Raiders of the lost tart: Salvation tweets

Anthropologist Laura Agustin has been a naggingly exact critic of Kristof’s for a long time, pointing out not just his errors of fact but the sheer trivializing vulgarity of his stunts, like live-tweeting a raid on a brothel. On the same day as Kristof’s latest column, she published a piece in Counterpunch, “The Soft Side of Imperialism.”  She draws the connections between the Sex Rescuers and other forms of a corrupted humanitarianism that justifies forcible interventions in the name of voiceless “victims.”

Welcome to the Rescue Industry, where characters like Kristof get a free pass to act out fun imperialist interventions masked as humanitarianism. No longer claiming openly to carry the White Man’s Burden, rescuers nonetheless embrace the spectacle of themselves rushing in to save victims, whether from famine, flood or the wrong kind of sex. …

The Rescue Industry that has grown up in the past decade around US policy on human trafficking shows how imperialism can work in softer, more palatable ways than military intervention. Relying on a belief in social evolution, development and modernization as objective truths, contemporary rescuers, like John Stuart Mill 150 years ago, consider themselves free, self-governing individuals born in the most civilized lands and therefore entitled to rule people in more backward ones. … Here begins colonialism, the day-to-day imposition of value systems from outside, the permanent maintenance of the upper hand. Here is where the Rescue Industry finds its niche; here is where Kristof ingenuously refers to “changing culture”, smugly certain that his own is superior. …

With justification firmly in place, the US Rescue Industry imposes itself on the rest of the world through policies against prostitution, on the one hand, and against trafficking, on the other. In their book Half the Sky, Kristof and co-author Sheryl WuDunn liken the emancipation of women to the abolition of slavery, but his own actions –brothel raids, a game teaching players to protect village women – reflect only paternalism.

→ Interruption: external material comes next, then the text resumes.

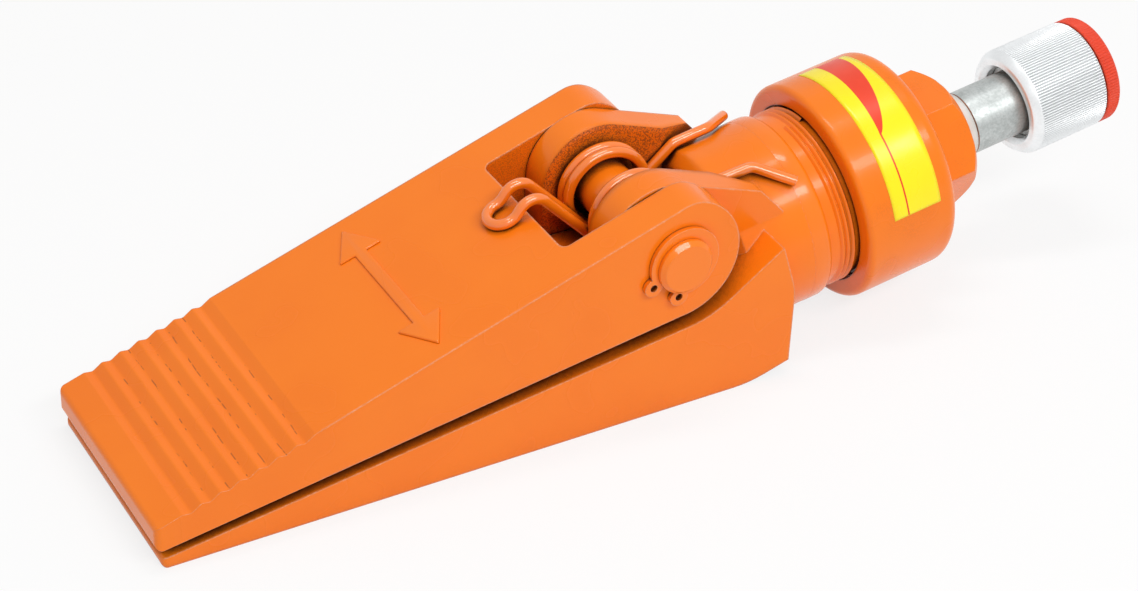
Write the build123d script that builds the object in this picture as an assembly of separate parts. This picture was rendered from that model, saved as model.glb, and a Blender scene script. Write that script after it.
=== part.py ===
from build123d import *
import math
import os

# Half-ton hydraulic wedge spreader, in millimetres.
# X runs from the wedge tips to the hose coupler, Y across the jaws, +Z up.
# The origin is on the flat underside, below the tips, on the middle plane.

# Jaws
jaw_width = 58.0
lower_nose_x = -2.2
upper_nose_x = -3.4
lower_tip_height = 2.95
lower_slope = 8.5
upper_under_height = 5.3
upper_under_slope = 9.3
upper_top_height = 12.3
upper_top_slope = 19.2
nose_corner_radius = 1.5
upper_nose_radius = 1.6
lower_nose_radius = 1.2

# Gripping teeth across the upper jaw's outer face near its tip
tooth_count = 7
tooth_pitch = 4.57
tooth_run = 2.1
tooth_depth = 1.0
tooth_root_radius = 1.2
tooth_crest_radius = 0.9
first_tooth_x = 3.0

# Pivot
pin_x = 127.8
pin_z = 42.2
pin_radius = 7.0
pin_end_past_jaw = 3.4
pin_chamfer = 1.0
pin_seat_clearance = 0.02
pin_running_clearance = 0.06

# Rear fork of the upper jaw
ear_radius = 15.8
ear_shoulder_radius = 8.0
notch_x = 101.8
notch_half_width = 19.4
notch_corner_radius = 2.0

# Inner lugs of the lower jaw
lug_outer_y = 19.0
lug_inner_y = 10.8
lug_radius = 14.5
lug_shoulder_x = 155.6
lug_shoulder_z = 47.8
lug_end_x = 162.5
lug_end_z = 40.2
lug_flare_x = 146.0
lug_flare_y = 18.0

# Lower casting behind the pivot
body_rear_x = 161.0
wing_top_x = 156.7
wing_top_z = 37.3
wing_slope = 35.6
wing_hollow_radius = 25.0
wing_back_z = 24.0
wing_back_radius = 14.0
sole_rise_x = 150.0
sole_rise = 3.4
sole_radius = 30.0

# Cylinder barrel, with lengths along its own axis from the rear of the casting
barrel_z = 24.8
barrel_tilt = 9.4
barrel_radius = 23.8
barrel_front = -11.5
barrel_front_chamfer = 3.0
barrel_shoulder = 11.5
barrel_shoulder_chamfer = 1.4
relief_radius = 22.0
thread_start = 14.0
thread_root_radius = 22.2
thread_major_radius = 23.0
thread_hidden_start = 24.5
barrel_end = 36.0

# Plunger and the cam heel that it pushes
stroke_angle = 0.6
heel_contact_length = 16.5
cam_clearance = 0.03
heel_width = 20.6
heel_tip_radius = 30.0
heel_tip_round = 1.2
heel_pocket_clearance = 1.0
heel_spring_clearance = 1.1
heel_root_length = 2.0
flank_steps = 8
plunger_radius = 11.1
plunger_clearance = 0.04
plunger_path_clearance = 0.5
plunger_nose_chamfer = 0.8
stop_flange_radius = 13.6
stop_flange_length = 5.0
stop_bore_radius = 14.0
stop_bore_start = 14.0
stop_clearance = 0.3
rest_button_radius = 8.0
rest_clearance = 0.1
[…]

What can I say? Read Agustin’s article. This is one of the central problems — curses — of the whole human rights field. Human Rights Watch used to proclaim itself a “voice for the voiceless”; I think it’s stopped, but the both the mentality and the language (which was used in Kristof’s citation for a Pulitzer Prize) persist in innumerable places. The truly victimized still have voices. They need to be listened to, not ventriloquized. The Rescue Industry only reveals the inflation of ego and the ignorance of history that infect the practice of human rights, at their most rhetorically weighted, their most emotionally addictive.